TASK INSTRUCTIONS:
Output every line below exactly.

+++ GIVEN DATA

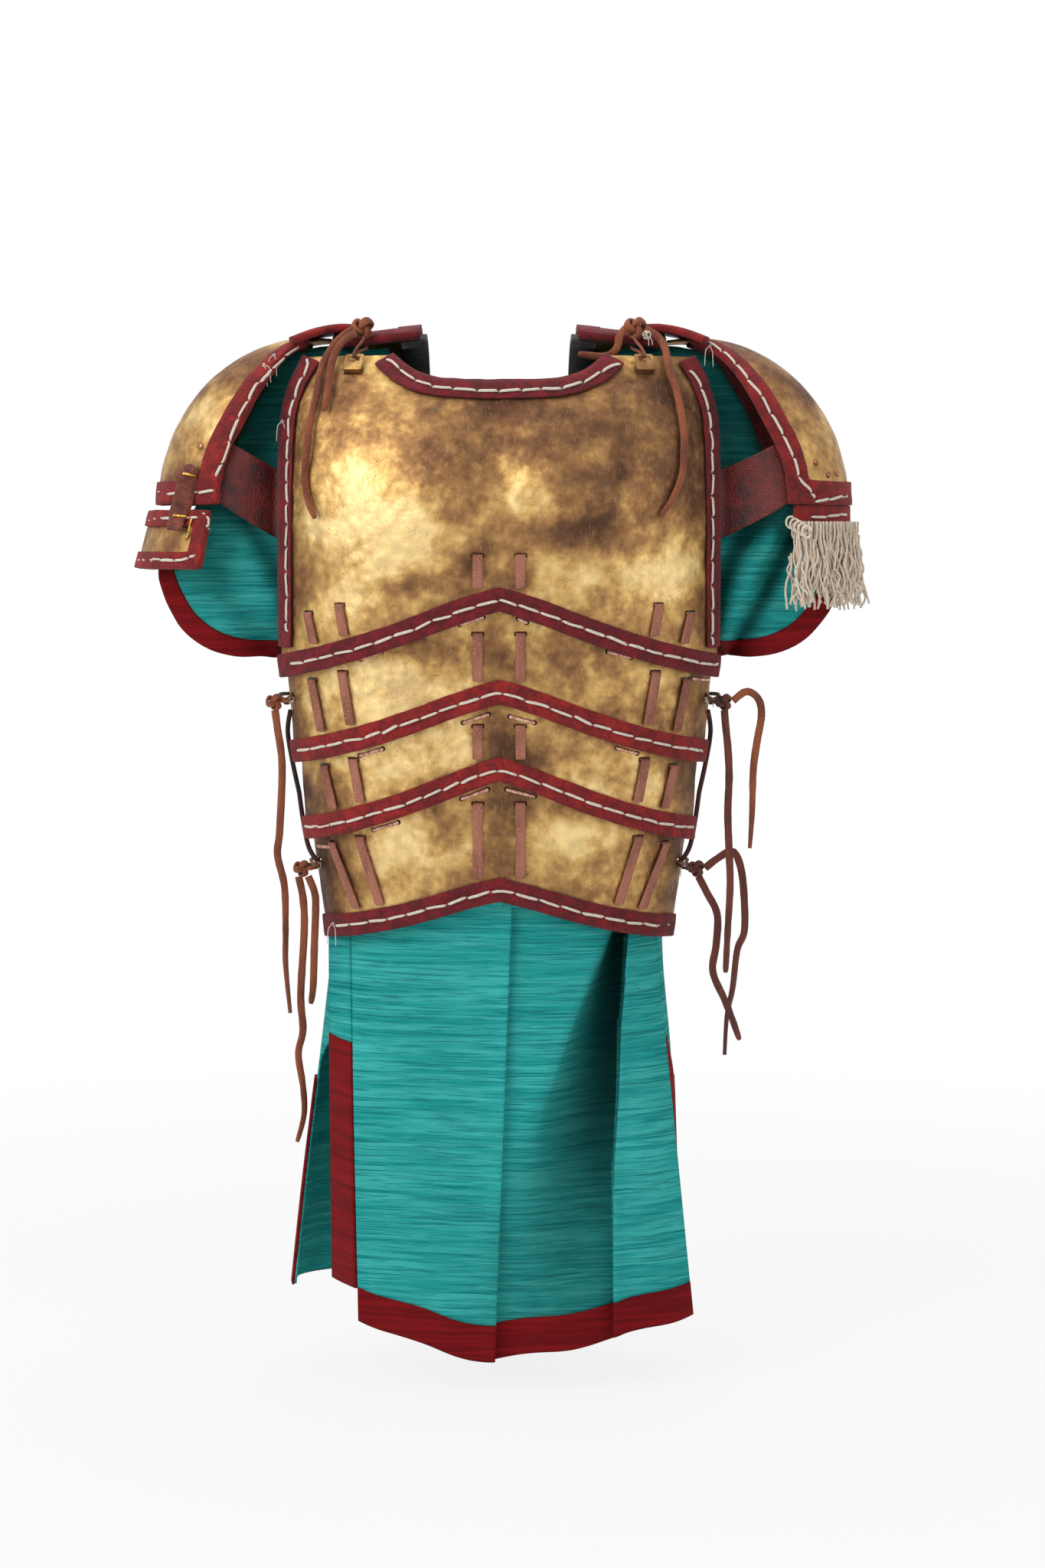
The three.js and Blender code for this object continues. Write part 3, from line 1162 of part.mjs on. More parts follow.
addTunic();
addChest();
addBack();
addPadding();
[1, 2, 3].forEach(addHoop);
sides.forEach(([name, side]) => addShoulder(name, side));
sides.forEach(([name, side]) => addPauldron(name, side));
sides.forEach(([name, side]) => addArmStrap(name, side));
addArmLame();
addFringe();
addFreeEnds();

export default armour;
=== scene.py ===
# Laced bronze age armour over its tunic, in metres: front towards -Y, the wearer's left on +X
import bmesh
import bpy
import json
import random
from math import atan2, cos, exp, hypot, pi, radians, sin, sqrt
from mathutils import Matrix, Vector, noise
from mathutils.bvhtree import BVHTree
from mathutils.kdtree import KDTree

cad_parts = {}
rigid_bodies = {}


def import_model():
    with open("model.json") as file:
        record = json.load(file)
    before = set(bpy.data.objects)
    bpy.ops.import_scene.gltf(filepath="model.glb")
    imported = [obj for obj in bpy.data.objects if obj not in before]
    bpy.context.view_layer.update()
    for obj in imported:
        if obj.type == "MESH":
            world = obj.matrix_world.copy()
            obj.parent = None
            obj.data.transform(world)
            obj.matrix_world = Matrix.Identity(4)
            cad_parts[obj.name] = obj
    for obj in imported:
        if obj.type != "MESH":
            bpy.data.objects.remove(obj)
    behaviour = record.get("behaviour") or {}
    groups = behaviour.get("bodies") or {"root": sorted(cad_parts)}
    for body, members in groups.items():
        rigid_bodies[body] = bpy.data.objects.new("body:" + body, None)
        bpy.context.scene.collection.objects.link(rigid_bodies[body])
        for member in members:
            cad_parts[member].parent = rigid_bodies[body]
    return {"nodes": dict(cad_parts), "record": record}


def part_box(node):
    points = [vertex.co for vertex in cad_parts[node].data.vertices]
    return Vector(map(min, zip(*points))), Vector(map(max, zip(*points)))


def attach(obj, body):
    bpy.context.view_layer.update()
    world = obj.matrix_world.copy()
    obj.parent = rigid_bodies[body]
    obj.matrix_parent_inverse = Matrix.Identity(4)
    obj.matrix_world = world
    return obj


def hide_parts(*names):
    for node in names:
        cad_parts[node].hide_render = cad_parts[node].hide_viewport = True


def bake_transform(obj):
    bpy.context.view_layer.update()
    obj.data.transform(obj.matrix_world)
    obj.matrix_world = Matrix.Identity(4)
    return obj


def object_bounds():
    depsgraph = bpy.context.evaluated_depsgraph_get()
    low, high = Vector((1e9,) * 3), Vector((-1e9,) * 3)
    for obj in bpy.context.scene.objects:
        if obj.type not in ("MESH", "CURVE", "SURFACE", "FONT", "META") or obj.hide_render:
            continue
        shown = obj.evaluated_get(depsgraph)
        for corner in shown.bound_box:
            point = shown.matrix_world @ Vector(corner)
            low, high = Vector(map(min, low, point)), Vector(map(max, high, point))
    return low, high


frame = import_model()
solid_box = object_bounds()

# Viewpoint: straight in front of the breast, as far off as the picture's perspective tells.
# A place in the 1365 by 2048 picture becomes a point in space at a given distance behind the origin.
picture_width, picture_height = 1365, 2048
stand_off, eye_height, focal_pixels = 2.63, -0.175, 3906
aim_x, aim_y = 652, 700
lens = bpy.data.cameras.new("viewpoint")
lens.sensor_fit = "VERTICAL"
lens.sensor_height = 36
lens.lens = focal_pixels * lens.sensor_height / picture_height
lens.shift_x = (picture_width / 2 - aim_x) / picture_height
lens.shift_y = (aim_y - picture_height / 2) / picture_height
lens.clip_end = 60
viewpoint = bpy.data.objects.new("viewpoint", lens)
viewpoint.location = (0, -stand_off, eye_height)
viewpoint.rotation_euler = (pi / 2, 0, 0)
bpy.context.scene.collection.objects.link(viewpoint)
bpy.context.scene.camera = viewpoint


def seen(across, down, depth=-0.1):
    scale = (stand_off + depth) / focal_pixels
    return Vector(((across - aim_x) * scale, depth, (aim_y - down) * scale + eye_height))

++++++

THE RESPONSE:
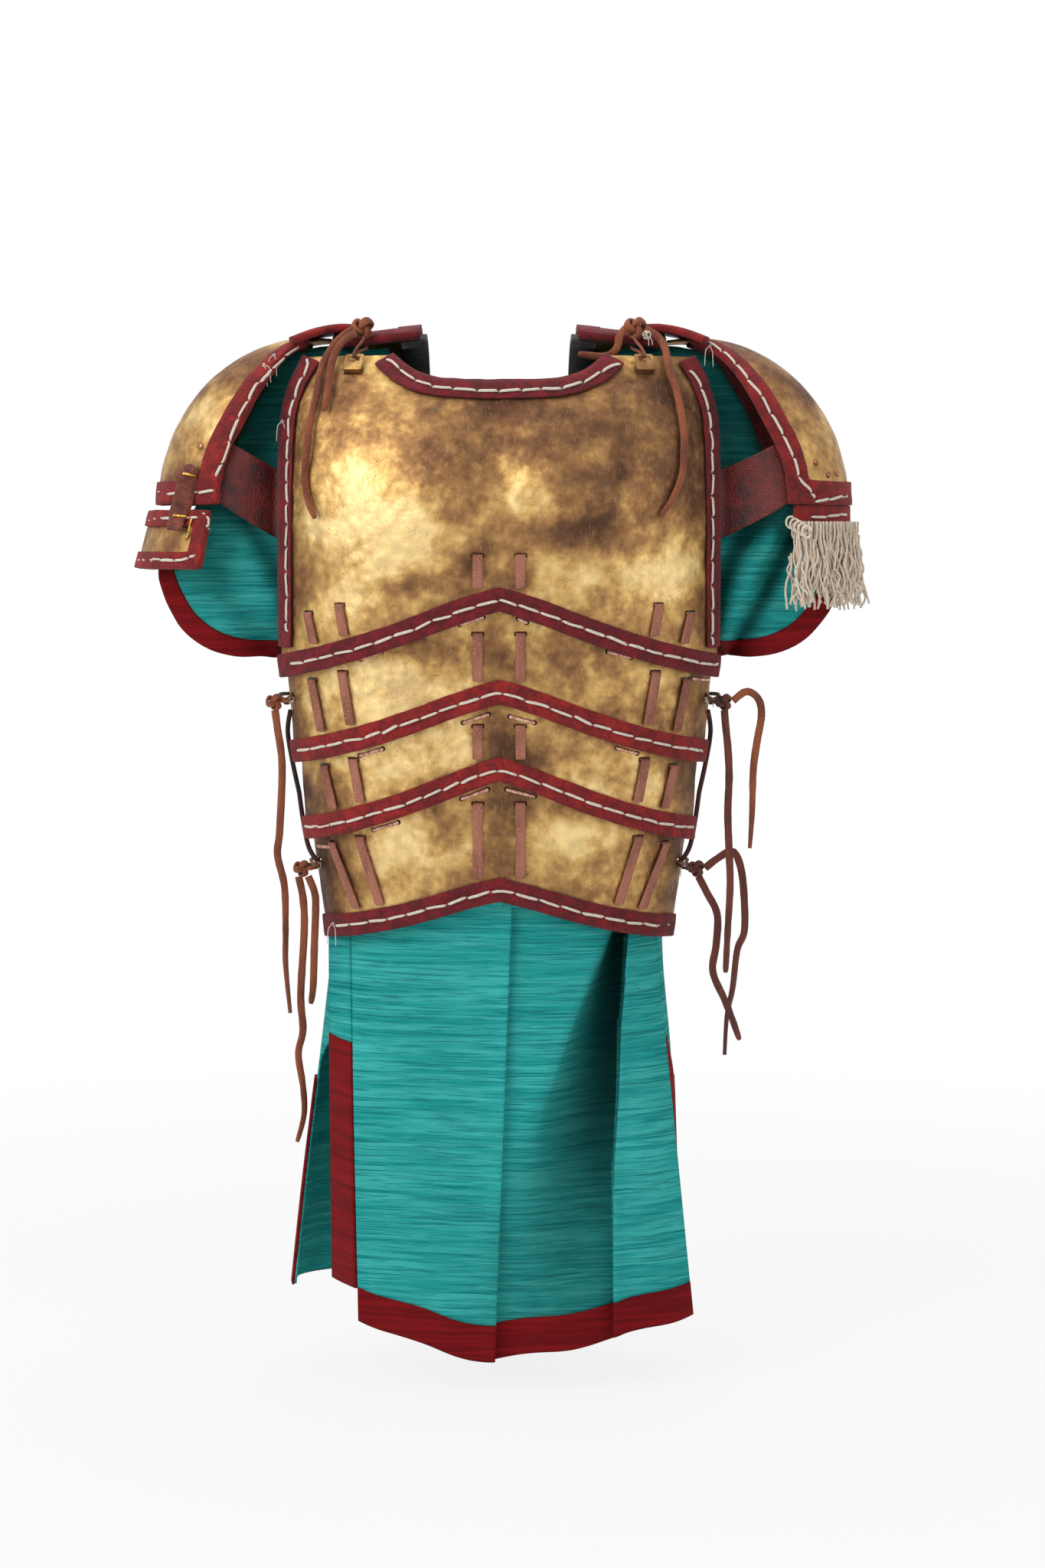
The three.js and Blender code for this object continues. Write part 3, from line 1162 of part.mjs on. More parts follow.
addTunic();
addChest();
addBack();
addPadding();
[1, 2, 3].forEach(addHoop);
sides.forEach(([name, side]) => addShoulder(name, side));
sides.forEach(([name, side]) => addPauldron(name, side));
sides.forEach(([name, side]) => addArmStrap(name, side));
addArmLame();
addFringe();
addFreeEnds();

export default armour;
=== scene.py ===
# Laced bronze age armour over its tunic, in metres: front towards -Y, the wearer's left on +X
import bmesh
import bpy
import json
import random
from math import atan2, cos, exp, hypot, pi, radians, sin, sqrt
from mathutils import Matrix, Vector, noise
from mathutils.bvhtree import BVHTree
from mathutils.kdtree import KDTree

cad_parts = {}
rigid_bodies = {}


def import_model():
    with open("model.json") as file:
        record = json.load(file)
    before = set(bpy.data.objects)
    bpy.ops.import_scene.gltf(filepath="model.glb")
    imported = [obj for obj in bpy.data.objects if obj not in before]
    bpy.context.view_layer.update()
    for obj in imported:
        if obj.type == "MESH":
            world = obj.matrix_world.copy()
            obj.parent = None
            obj.data.transform(world)
            obj.matrix_world = Matrix.Identity(4)
            cad_parts[obj.name] = obj
    for obj in imported:
        if obj.type != "MESH":
            bpy.data.objects.remove(obj)
    behaviour = record.get("behaviour") or {}
    groups = behaviour.get("bodies") or {"root": sorted(cad_parts)}
    for body, members in groups.items():
        rigid_bodies[body] = bpy.data.objects.new("body:" + body, None)
        bpy.context.scene.collection.objects.link(rigid_bodies[body])
        for member in members:
            cad_parts[member].parent = rigid_bodies[body]
    return {"nodes": dict(cad_parts), "record": record}


def part_box(node):
    points = [vertex.co for vertex in cad_parts[node].data.vertices]
    return Vector(map(min, zip(*points))), Vector(map(max, zip(*points)))


def attach(obj, body):
    bpy.context.view_layer.update()
    world = obj.matrix_world.copy()
    obj.parent = rigid_bodies[body]
    obj.matrix_parent_inverse = Matrix.Identity(4)
    obj.matrix_world = world
    return obj


def hide_parts(*names):
    for node in names:
        cad_parts[node].hide_render = cad_parts[node].hide_viewport = True


def bake_transform(obj):
    bpy.context.view_layer.update()
    obj.data.transform(obj.matrix_world)
    obj.matrix_world = Matrix.Identity(4)
    return obj


def object_bounds():
    depsgraph = bpy.context.evaluated_depsgraph_get()
    low, high = Vector((1e9,) * 3), Vector((-1e9,) * 3)
    for obj in bpy.context.scene.objects:
        if obj.type not in ("MESH", "CURVE", "SURFACE", "FONT", "META") or obj.hide_render:
            continue
        shown = obj.evaluated_get(depsgraph)
        for corner in shown.bound_box:
            point = shown.matrix_world @ Vector(corner)
            low, high = Vector(map(min, low, point)), Vector(map(max, high, point))
    return low, high


frame = import_model()
solid_box = object_bounds()

# Viewpoint: straight in front of the breast, as far off as the picture's perspective tells.
# A place in the 1365 by 2048 picture becomes a point in space at a given distance behind the origin.
picture_width, picture_height = 1365, 2048
stand_off, eye_height, focal_pixels = 2.63, -0.175, 3906
aim_x, aim_y = 652, 700
lens = bpy.data.cameras.new("viewpoint")
lens.sensor_fit = "VERTICAL"
lens.sensor_height = 36
lens.lens = focal_pixels * lens.sensor_height / picture_height
lens.shift_x = (picture_width / 2 - aim_x) / picture_height
lens.shift_y = (aim_y - picture_height / 2) / picture_height
lens.clip_end = 60
viewpoint = bpy.data.objects.new("viewpoint", lens)
viewpoint.location = (0, -stand_off, eye_height)
viewpoint.rotation_euler = (pi / 2, 0, 0)
bpy.context.scene.collection.objects.link(viewpoint)
bpy.context.scene.camera = viewpoint


def seen(across, down, depth=-0.1):
    scale = (stand_off + depth) / focal_pixels
    return Vector(((across - aim_x) * scale, depth, (aim_y - down) * scale + eye_height))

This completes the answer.